The process we are following uses the entire brain and is known as whole mount staining.
While the dissection procedure differs depending on the tissue type used for the experiment, the major steps of IHC remain the same so we’ll skip to the fixation step.
Once dissection of larval brains is complete, remove PBS with a pipette.
Add fixative and incubate for according to your specific protocol, for brains use 23 min.
Following fixation, wash samples four times in PBST.
Incubate samples in blocking solution for at least 30 min room temperature.
Using the appropriate dilutions, incubate in primary antibody solution overnight at 4 °C.
After the incubation period wash brains four times in PBST with a pipette tip at room temperature.
Incubate the samples in secondary antibody overnight at 4 °C in the dark to prevent the fluorophores from bleaching.
Again, wash brains four times in PBST.
Equilibrate the brains in mounting medium for one hour.
After equilibration transfer the brains to a slide using a p200 pipette with the tip cut off.
Place spacers around the sample to prevent it from being crushed.
Place a coverslip over the samples.
Seal the slip edges with nail polish.
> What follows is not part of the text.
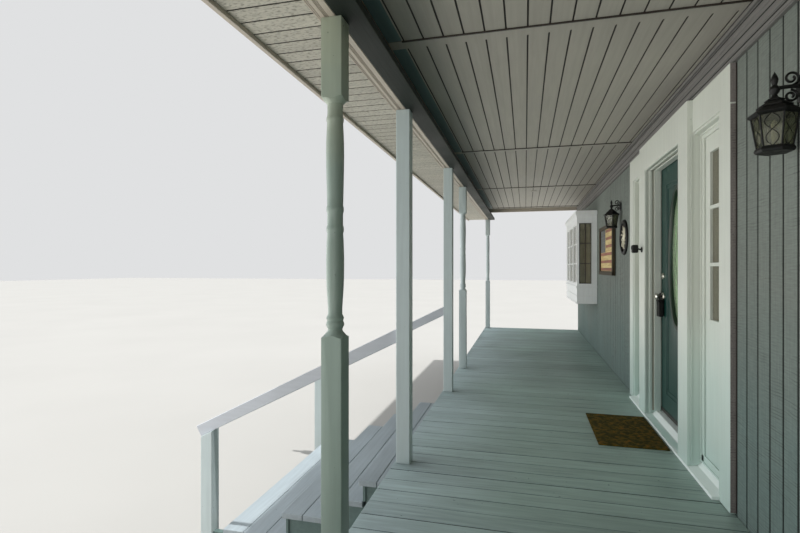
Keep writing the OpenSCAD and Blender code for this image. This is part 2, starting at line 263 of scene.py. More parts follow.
@dataclass(frozen=True)
class Drift:
    """A slow change of colour from one place to another, with a wandering edge."""

    axis: Axis
    start: float
    end: float
    colour: Colour

    def shade(self, graph: Graph, colour: Colour) -> Socket:
        """Changes a colour towards the far place.

        Args:
            graph: The material's nodes.
            colour: The colour at the start.

        Returns:
            The colour at any place.
        """
        wander = graph.sway(graph.noise(1.2, detail=4.0), -0.25, 0.25)
        place = graph.maths("ADD", graph.along(self.axis), wander)
        return graph.blend(graph.spread(place, self.start, self.end, 0, 1), colour, self.colour)


@dataclass(frozen=True)
class Boards:
    """Boards or sheets side by side, each with a tone of its own."""

    axis: Axis
    start: float
    pitch: float
    tone: float

    def sway(self, graph: Graph) -> Socket:
        """How far each board's tone lies from the mean."""
        own = graph.lot(graph.count(graph.along(self.axis), self.start, self.pitch))
        return graph.spread(own, 0, 1, -self.tone, self.tone)


@dataclass(frozen=True)
class Tabs:
    """Shingle tabs in courses up a slope, every second course shifted by half a tab."""

    start: float
    width: float
    first_edge: float
    course: float
    tone: float

    def shade(self, graph: Graph, colour: Socket, stain: Colour) -> Socket:
        """Changes a colour by its own share towards the stain on each tab.

        Args:
            graph: The material's nodes.
            colour: The colour of all tabs.
            stain: The darkest that a tab can get.

        Returns:
            The colour with its tabs.
        """
        course = graph.count(graph.along(Axis.Y), self.first_edge, self.course)
        shift = graph.maths("MULTIPLY", graph.maths("MODULO", course, 2.0), self.width / 2)
        column = graph.count(graph.maths("SUBTRACT", graph.along(Axis.X), shift), self.start, self.width)
        own = graph.lot(graph.maths("ADD", column, graph.maths("MULTIPLY", course, 97.0)))
        return graph.blend(graph.spread(own, 0, 1, 0, self.tone), colour, stain)


@dataclass(frozen=True)
class Paint:
    """Brushed paint on timber: brush marks along the grain, soft blotches, specks and the wood below."""

    name: str
    slot: str
    colour: Colour
    grain: Axis = Axis.X
    roughness: float = 0.5
    blotch: float = 0.10
    streak: float = 0.08
    brush_depth: float = 0.00035
    specks: float = 0.0
    rough: float = 0.0
    gloss: float = 0.5
    boards: Boards | None = None
    painted_groove_shade: PaintedGrooveShade | None = None
    drift: Drift | None = None

    def material(self) -> Material:
        """Builds this paint's node tree.

        Returns:
            The new material.
        """
        graph = Graph(self.name)
        brush = graph.noise(160.0, drawn_out(self.grain, 0.06), 2.0)
        fibre = graph.noise(45.0, drawn_out(self.grain, 0.06), 4.0)
        cloud = graph.noise(1.7, detail=5.0)
        tone = graph.maths("ADD", graph.sway(cloud, 1 - self.blotch, 1 + self.blotch),
                           graph.sway(fibre, -self.streak, self.streak))
        if self.boards is not None:
            tone = graph.maths("ADD", tone, self.boards.sway(graph))
        base = self.colour if self.drift is None else self.drift.shade(graph, self.colour)
        colour = graph.toned(base, tone)
        if self.specks:
            speck = graph.spread(graph.noise(38.0, detail=2.0), 0.735, 0.77, 0, self.specks)
            colour = graph.blend(speck, colour, darker(self.colour, 0.32))
        if self.rough:
            open_grain = graph.noise(130.0, drawn_out(self.grain, 0.35))
            pit = graph.spread(open_grain, 0.50, 0.64, 0, self.rough)
            colour = graph.blend(pit, colour, darker(self.colour, 0.42))
        # Painted shade at the bottom of grooves and gaps.
        if self.painted_groove_shade is not None:
            colour = self.painted_groove_shade.shade(graph, colour)
        sheen = graph.sway(cloud, self.roughness - 0.06, self.roughness + 0.08)
        graph.surface(Base_Color=colour, Roughness=sheen, Specular_IOR_Level=self.gloss)
        wood = graph.bump(fibre, self.brush_depth * 2)
        graph.surface(Normal=graph.bump(brush, self.brush_depth, wood))
        return graph.material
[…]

Larval brains are now ready to be visualized with immunohistochemistry
Now that we’ve covered the immunohistochemistry of Drosophila brains, let’s go through some alternative ways of applying IHC procedures.
Alternative dissection and fixation techniques can be used to prepare Drosophila larva for imaging.
In this experiment, researchers want to learn how cells generate specific shapes.
They do this by tracing the morphologies of larval tracheal terminal cells.
The researchers take advantage of a mutant fly line that expresses GFP.
The GFP expression is induced by exposure to heat in a water bath
Larvae are selected under a dissection microscope with fluorescence.
Flies emitting fluorescence indicate successful activation of GFP.
These flies are submitted to an alternative form of fixation by heat; no dissection is necessary.
After using software to assist tracing, cellular morphologies of tracheal branches and lumen are identified .
The Drosophila ovary is an excellent model for understanding how stem cells interact with their cellular environment.
IHC of Drosophila ovaries begins by identifying Drosophila females by presence of ovaries versus testes, which are apparent in males.
Collected female larvae are transferred to individual wells where they are carefully dissected to obtain a structure known as the fat body, which houses the ovaries.
Fat bodies are fixed and stained, and then – after placing the tissue on slides – the ovaries are separated from fat body tissue. After mounting and visualizing the slides, fluorescent staining reveals the location of somatic cells and primordial germ cells in the larval ovary .
Immunohistochemistry of Drosophila larvae has many parallels to pupal and adult IHC.
For example, researchers can use IHC to look at Drosophila retinas at different developmental stages: larval, pupal, and adult, thereby illustrating the difference between pupal, larval, and adult immunohistochemistry procedures.
Results show the various stages of development of Drosophila retinas.
Immunohistochemistry of Drosophila larva is a tool with a large amount of applications and variations. In this video we covered the procedures for immunostaining larvae including dissection, fixation, staining, and mounting. Thanks for watching!